Déjà, en 2025, le gouvernement de Nouvelle-Calédonie a dû amputer son budget de quelque 84 millions d’euros (10 milliards de francs pacifiques), en conséquence de la diminution des rentrées fiscales. Parmi les victimes de ces coupes budgétaires : les collectivités, qui se voient privées de près de 40 millions d’euros par rapport à ce qu’elles devaient toucher cette année. 

Lors de la réunion des maires organisées par le gouvernement néo-calédonien en septembre, ces coupes claires ont fait bondir les maires, qui refusent d’être « toujours la variable d’ajustement » , et qui craignent d’être dans l’incapacité de boucler leur budget pour 2026. Et même de ne pas être en mesure de pouvoir verser les aides qu’ils ont pu promettre aux entreprises mises à mal par la crise. 

Mais le problème ne semble pas soluble à l’échelle de la seule Nouvelle-Calédonie, où le gouvernement ne peut pas verser de l’argent qu’il n’a pas, et où tout recours à l’endettement supplémentaire semble exclu – sauf à des taux encore plus faramineux. C’est pourquoi Pascal Vittori, président de l’une des deux associations de maires de Nouvelle-Calédonie (l’Association française des maires) estime que « seul l’État pourra nous aider ». Même son de cloche au gouvernement de la Nouvelle-Calédonie, dont le ministre chargé du Budget et des Finances, Christopher Gygès, expliquait encore il y a deux jours : « On ne pourra pas boucler le budget 2026 sans le soutien de l’État.
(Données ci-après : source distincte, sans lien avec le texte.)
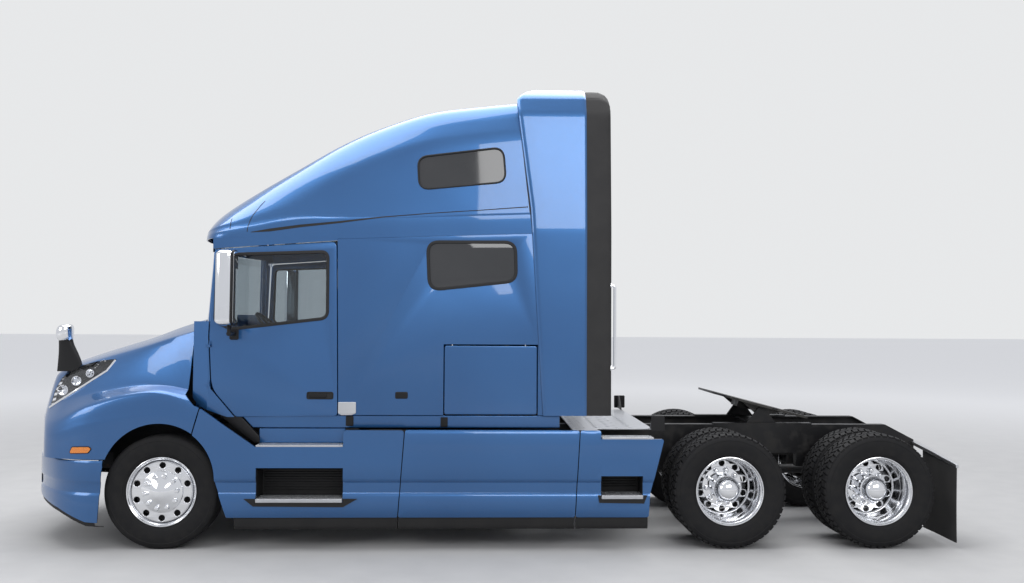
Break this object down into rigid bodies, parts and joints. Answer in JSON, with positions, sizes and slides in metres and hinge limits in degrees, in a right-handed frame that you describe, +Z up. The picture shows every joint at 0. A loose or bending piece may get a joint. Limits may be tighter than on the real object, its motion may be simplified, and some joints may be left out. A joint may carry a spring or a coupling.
{
  "type": "semi truck tractor unit",
  "caption": "Bonneted road tractor with high roof sleeper cab, steered front axle, twin-wheeled drive axles and a tilting fifth wheel for coupling a semi-trailer.",
  "frame": {"origin": "on the ground, at the middle of the overall length and width", "axes": "+X towards the rear, +Y to the truck's right, +Z up"},
  "size_m": [8.294, 2.88, 4.1119],
  "materials": {
    "body_paint": "metallic gloss",
    "black_plastic": "satin",
    "frame_black": "satin",
    "axle_iron": "painted black",
    "air_spring_rubber": "matt",
    "extender_rubber": "ribbed, matt",
    "flap_rubber": "matt",
    "tyre_rubber": "matt",
    "wheel_aluminium": "polished",
    "tank_aluminium": "satin",
    "tread_aluminium": "chequered, bright",
    "polished_steel": "polished",
    "mirror_chrome": "polished",
    "fifth_wheel_iron": "greased black",
    "grille_black": "gloss",
    "lamp_glass": "clear gloss",
    "tinted_glass": "tinted",
    "dash_plastic": "grained",
    "seat_fabric": "woven"
  },
  "bodies": {
    "chassis": {"air_springs": "air_spring_rubber", "axles": "axle_iron", "black_panels": "black_plastic", "bright_bars": "polished_steel", "bumper": "body_paint", "bumper_grille": "grille_black", "cab_floor": "black_plastic", "cab_front": "body_paint", "cab_glass": "tinted_glass", "crossmembers": "frame_black", "dashboard": "dash_plastic", "deck_plate": "tread_aluminium", "engine": "axle_iron", "extenders": "extender_rubber", "fifth_wheel_base": "frame_black", "frame_brackets": "frame_black", "frame_rails": "frame_black", "fuel_tanks": "tank_aluminium", "mud_flaps": "flap_rubber", "radiator": "tank_aluminium", "rear_hoop": "body_paint", "rear_wall": "body_paint", "roof": "body_paint", "seats_and_bunk": "seat_fabric", "side_fairings": "body_paint", "side_walls": "body_paint", "springs_and_arms": "frame_black", "steering_wheel": "dash_plastic", "step_boxes": "black_plastic", "step_treads": "tread_aluminium", "tail_lamps": "lamp_glass"},
    "tilting_bonnet": {"bonnet": "body_paint", "grille": "grille_black", "headlamps": "lamp_glass", "bonnet_mirror": "black_plastic"},
    "tie_rod_body": {"tie_rod": "axle_iron"},
    "fifth_wheel": {"fifth_wheel_plate": "fifth_wheel_iron"},
    "left_cab_door": {"left_door": "body_paint", "left_door_glass": "tinted_glass", "left_mirror_and_handle": "mirror_chrome"},
    "left_side_locker": {"left_luggage_door": "body_paint"},
    "left_knuckle": {"left_steering_knuckle": "axle_iron"},
    "left_front_wheel": {"left_steer_tyre": "tyre_rubber", "left_steer_wheel": "wheel_aluminium"},
    "front_left_twin_wheels": {"front_left_drive_tyres": "tyre_rubber", "front_left_drive_wheels": "wheel_aluminium"},
    "rear_left_twin_wheels": {"rear_left_drive_tyres": "tyre_rubber", "rear_left_drive_wheels": "wheel_aluminium"},
    "right_cab_door": {"right_door": "body_paint", "right_door_glass": "tinted_glass", "right_mirror_and_handle": "mirror_chrome"},
    "right_side_locker": {"right_luggage_door": "body_paint"},
    "right_knuckle": {"right_steering_knuckle": "axle_iron"},
    "right_front_wheel": {"right_steer_tyre": "tyre_rubber", "right_steer_wheel": "wheel_aluminium"},
    "front_right_twin_wheels": {"front_right_drive_tyres": "tyre_rubber", "front_right_drive_wheels": "wheel_aluminium"},
    "rear_right_twin_wheels": {"rear_right_drive_tyres": "tyre_rubber", "rear_right_drive_wheels": "wheel_aluminium"}
  },
  "joints": [
    {"name": "bonnet_tilt", "type": "hinge", "parent": "chassis", "child": "tilting_bonnet", "pos_m": [-4.087, 0, 0.56], "axis": [0, -1, 0], "range_deg": [0, 60]},
    {"name": "fifth_wheel_tilt", "type": "hinge", "parent": "chassis", "child": "fifth_wheel", "pos_m": [2.644, 0, 1.13], "axis": [0, -1, 0], "range_deg": [0, 26]},
    {"name": "tie_rod_swing", "type": "hinge", "parent": "left_knuckle", "child": "tie_rod_body", "pos_m": [-2.582, -0.86, 0.357], "axis": [0, 0, 1], "range_deg": [-40, 40]},
    {"name": "left_door_swing", "type": "hinge", "parent": "chassis", "child": "left_cab_door", "pos_m": [-2.427, -1.133, 1.6], "axis": [0, 0, -1], "range_deg": [0, 70]},
    {"name": "left_locker_lift", "type": "hinge", "parent": "chassis", "child": "left_side_locker", "pos_m": [0.018, -1.108, 1.745], "axis": [-1, 0, 0], "range_deg": [0, 80]},
    {"name": "left_steer", "type": "hinge", "parent": "chassis", "child": "left_knuckle", "pos_m": [-2.812, -0.86, 0.488], "axis": [0, 0, 1], "range_deg": [-40, 40]},
    {"name": "left_front_wheel_spin", "type": "hinge", "parent": "left_knuckle", "child": "left_front_wheel", "pos_m": [-2.812, -1.032, 0.488], "axis": [0, 1, 0], "continuous": true},
    {"name": "front_left_twin_spin", "type": "hinge", "parent": "chassis", "child": "front_left_twin_wheels", "pos_m": [2.114, -0.9085, 0.5], "axis": [0, 1, 0], "continuous": true},
    {"name": "rear_left_twin_spin", "type": "hinge", "parent": "chassis", "child": "rear_left_twin_wheels", "pos_m": [3.4348, -0.9085, 0.5], "axis": [0, 1, 0], "continuous": true},
    {"name": "right_door_swing", "type": "hinge", "parent": "chassis", "child": "right_cab_door", "pos_m": [-2.427, 1.133, 1.6], "axis": [0, 0, 1], "range_deg": [0, 70]},
    {"name": "right_locker_lift", "type": "hinge", "parent": "chassis", "child": "right_side_locker", "pos_m": [0.018, 1.108, 1.745], "axis": [1, 0, 0], "range_deg": [0, 80]},
    {"name": "right_steer", "type": "hinge", "parent": "chassis", "child": "right_knuckle", "pos_m": [-2.812, 0.86, 0.488], "axis": [0, 0, 1], "range_deg": [-40, 40]},
    {"name": "right_front_wheel_spin", "type": "hinge", "parent": "right_knuckle", "child": "right_front_wheel", "pos_m": [-2.812, 1.032, 0.488], "axis": [0, 1, 0], "continuous": true},
    {"name": "front_right_twin_spin", "type": "hinge", "parent": "chassis", "child": "front_right_twin_wheels", "pos_m": [2.114, 0.9085, 0.5], "axis": [0, 1, 0], "continuous": true},
    {"name": "rear_right_twin_spin", "type": "hinge", "parent": "chassis", "child": "rear_right_twin_wheels", "pos_m": [3.4348, 0.9085, 0.5], "axis": [0, 1, 0], "continuous": true}
  ],
  "couplings": [
    {"joint": "right_steer", "follows": "left_steer", "ratio": 1},
    {"joint": "tie_rod_swing", "follows": "left_steer", "ratio": -1}
  ]
}
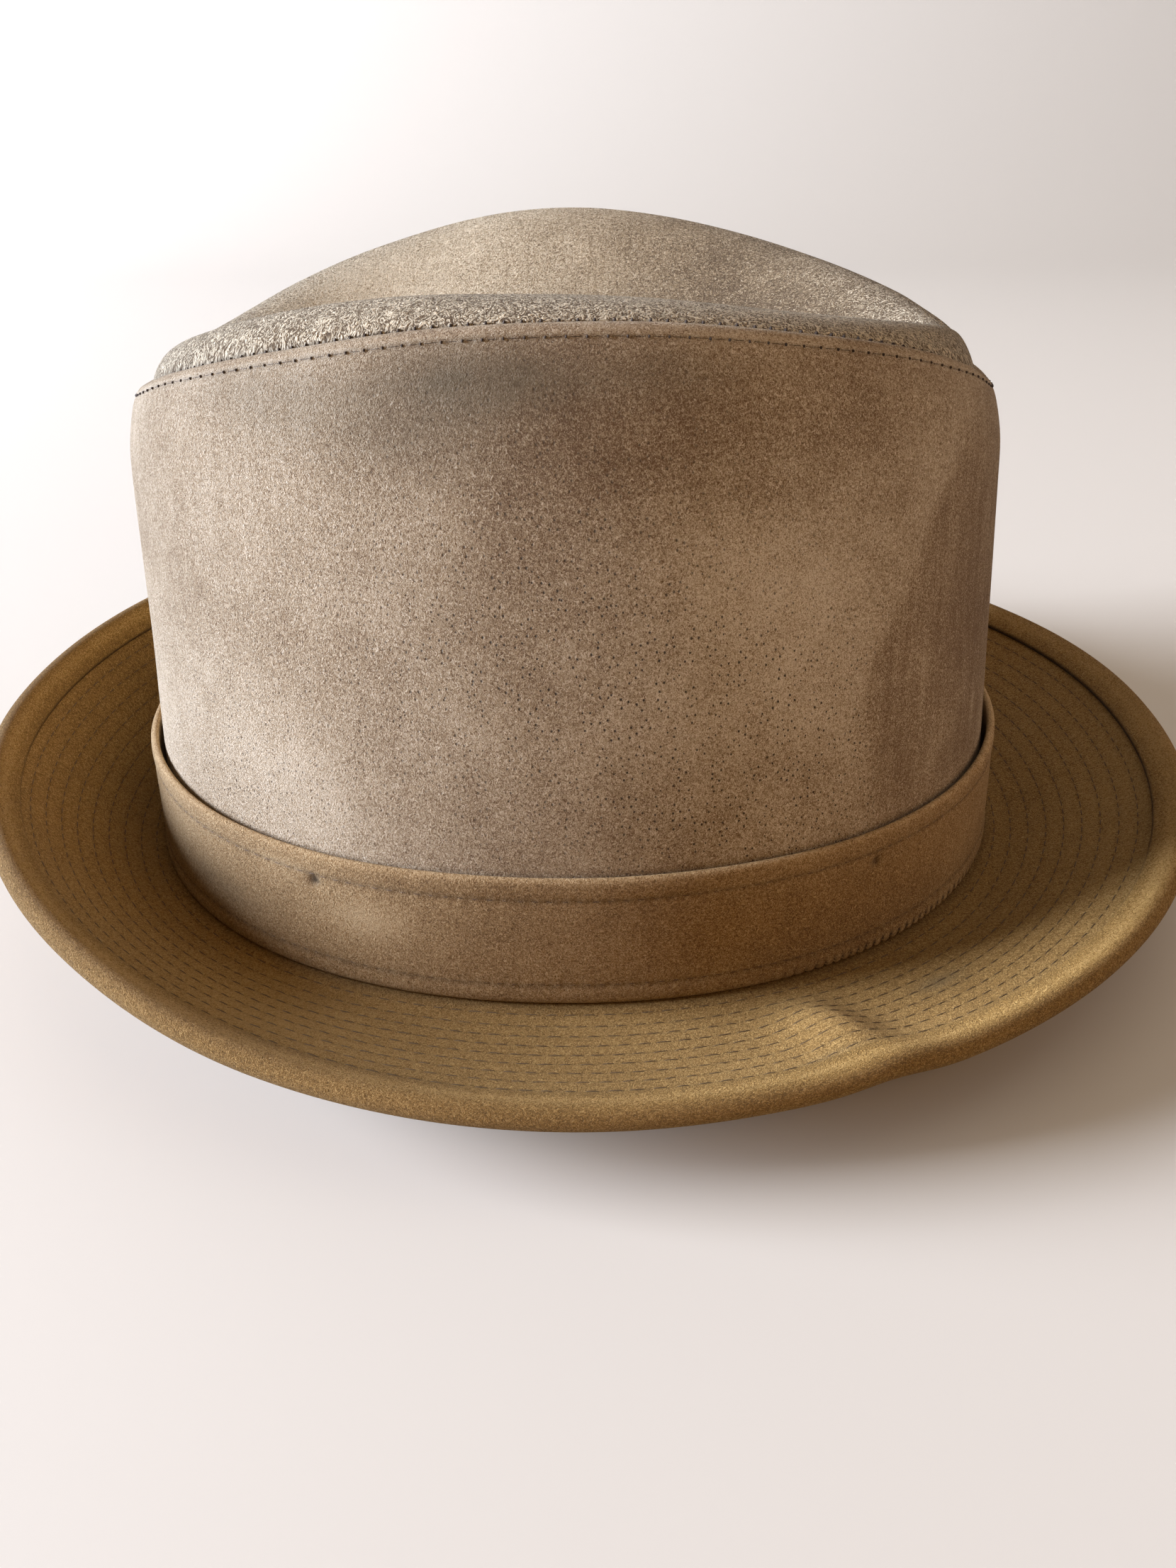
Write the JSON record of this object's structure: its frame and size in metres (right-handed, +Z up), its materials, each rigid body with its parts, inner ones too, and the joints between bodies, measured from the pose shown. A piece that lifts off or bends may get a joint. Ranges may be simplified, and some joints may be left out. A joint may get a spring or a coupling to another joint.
{
  "type": "fedora",
  "caption": "Sewn suede fedora with a centre-dented crown, a flat band and a turned-up, stitched brim with a bound edge.",
  "frame": {"origin": "on the surface that the hat stands on, under the middle of its outline seen from above", "axes": "+X to the front of the hat, +Y to the wearer's left, +Z up"},
  "size_m": [0.2794, 0.2574, 0.1326],
  "materials": {
    "crown_side": "napped pigskin suede, taupe, rubbed and darkened in patches",
    "crown_tip": "coarse fuzzy suede, taupe",
    "hatband": "fine suede, olive tan, with stitched folded edges",
    "brim": "fine suede, olive tan, with rows of stitching",
    "brim_binding": "fine suede strip, olive tan, rolled over the rim"
  },
  "bodies": {
    "root": {"crown_side": "crown_side", "crown_tip": "crown_tip", "hatband": "hatband", "brim": "brim", "brim_binding": "brim_binding"}
  },
  "joints": []
}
On a la volonté de tout mettre en œuvre pour réduire la dépense publique, mais ce ne sera pas suffisant ». 

Pour l’instant, en métropole, le gouvernement fait la sourde oreille : pas la moindre aide directe à la Nouvelle-Calédonie n’est prévue dans le projet de loi de finances pour 2026. Il reste à savoir si Naïma Moutchou, qui va rester quatre jours dans l’archipel et va rencontrer les associations d’élus au dernier jour de sa visite, apportera d’autres nouvelles. 

La semaine prochaine, en clôture du congrès de l’AMF, Pascal Vittori, le président de l’Association française des maires de Nouvelle-Calédonie, s’adressera aux congressistes par message vidéo, peu avant l’intervention du Premier ministre, Sébastien Lecornu, qui ne pourra, de ce fait, probablement pas éviter le sujet.